# How do I get Alexa to repeat my playlist?



## Linjeakel (Mar 17, 2010)

I have no trouble getting Alexa to play my playlists from my Amazon Music, but when it gets to the end it just stops. How do I get her to just keeping repeating the list till I tell her to stop? It's easy enough on a device, but I can't fathom the correct command to give her. I've tried a few but then I have to wait each time till it gets to the end to see if it's worked and so far none have. Any ideas as to the correct wording?

Also, is it possible to skip a specified number of tracks? She'll acccept a command to skip to the next track, but not one to say skip three tracks. Or would I have to know what number a particular track on the list is and ask her to skip to that track?


----------



## Sandpiper (Oct 28, 2008)

To ask Alexa to repeat -- "Alexa, _loop_". She should then say, "Loop mode on." I don't know if Amazon Music has this problem, but Spotify does. In Loop mode, individual songs in a playlist will repeat before the whole playlist plays.

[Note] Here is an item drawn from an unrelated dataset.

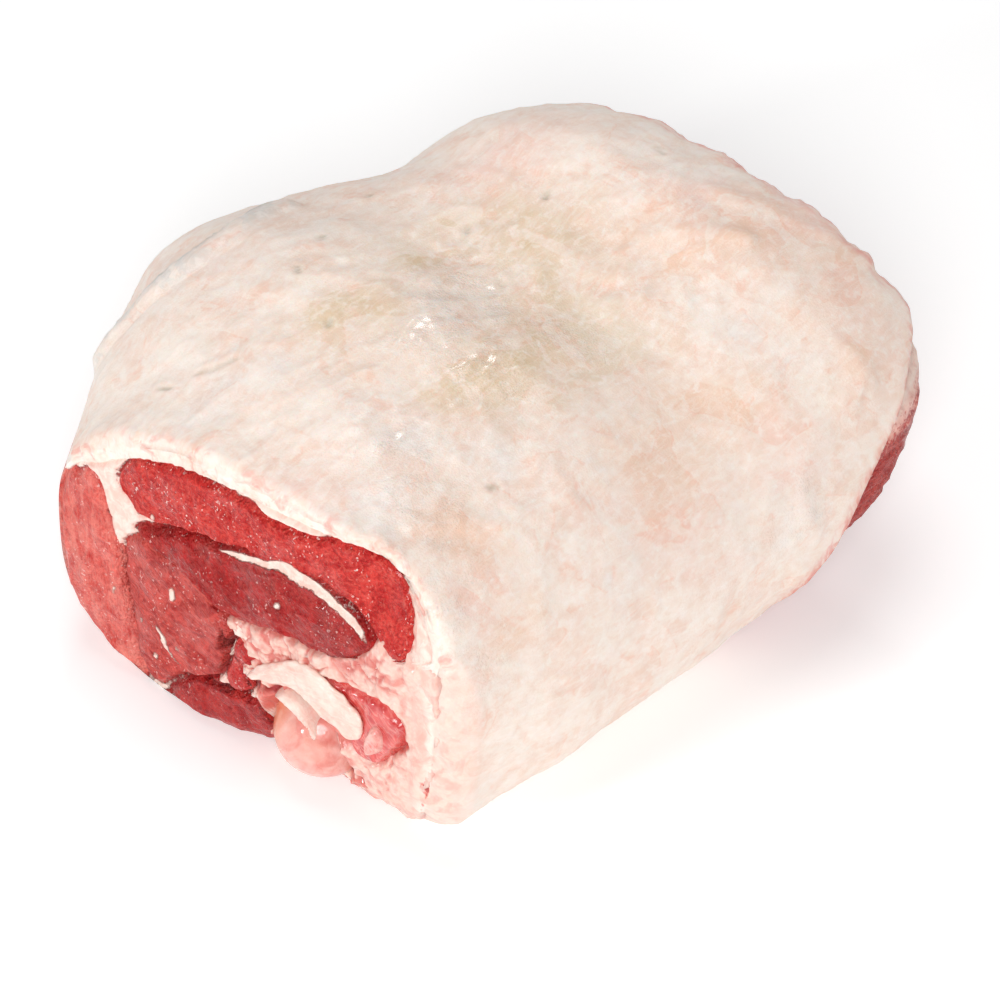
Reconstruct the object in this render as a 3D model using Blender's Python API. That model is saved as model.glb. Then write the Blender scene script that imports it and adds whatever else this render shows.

I don't understand your asking about skipping a specified number of tracks? Certain tracks? Just delete them from the playlist.


----------



## Linjeakel (Mar 17, 2010)

Thanks, Sandpiper! 

'Loop' was the keyword I was missing - all I had to do was replace 'play' with 'loop'. I just said "Alexa, loop my Christmas playlist" and it worked.  

The reason I wanted to skip a lot of tracks at a time was so I could get to the end of the list quickly and find out if my instruction was correct, rather than have to wait for the whole list to play before I could try something else if it wasn't. Now that I know what works I no longer need to do that.


----------